Jano Valenzuela adds that, even when there are different interests at play, for him, legal and illegal economies connect through a modern logic that puts profit and capital above life, territory and community.
“The logic that is mobilized is that of the accumulation of capital. Every group, subgroup, and macrogroup has its own logic for the accumulation of capital: they ally themselves, they articulate themselves, and they split apart, depending on the needs of the market.”
That vision, he says, is what has dominated President López Obrador’s new energy reform.
“It’s worrying to see a dichotomous vision of reality, in the sense of market or state, in the electricity reform. We see the risk of nationalizing lithium and then having a Pemex-like company being the one that displaces communities in the country,” said the Sonoran sociologist.
That’s why he believes a true proposal for reform should go beyond the nationalization of resources, and attend to the problems of displacement and violence that are connected to extractivism.

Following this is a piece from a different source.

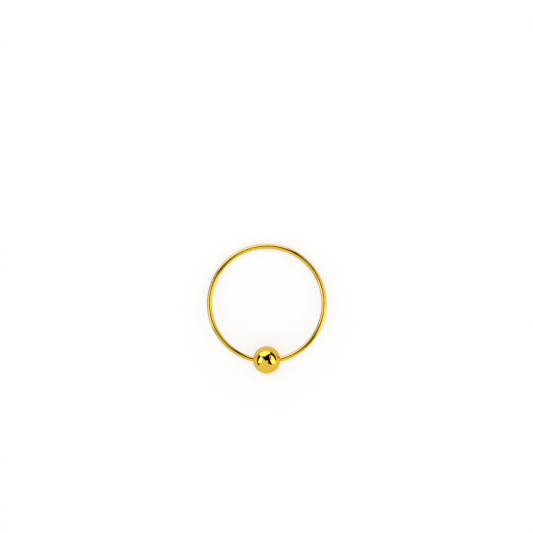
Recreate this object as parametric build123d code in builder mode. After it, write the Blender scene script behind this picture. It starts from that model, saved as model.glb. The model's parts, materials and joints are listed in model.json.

“It should be a communitarian nationalization, so that it is the communities that organize, oversee and work the extraction of minerals, if the communities wish to do so,” he said. “They should have the support of the state for that.”
Jano says the proposal, in order to really benefit and support communities, should tend towards the creation of public and communitarian associations, not state-owned companies. Otherwise, “nationalization will fall short, because if it isn’t a communitarian nationalization, the ones at risk are the communities.”
If things don’t go this way, he said, “we could see abusive practices, displacement and the imposition and reproduction of modern logics, in the sense that a private company is only seeking to increase its profit share, when what should prevail is community logic.”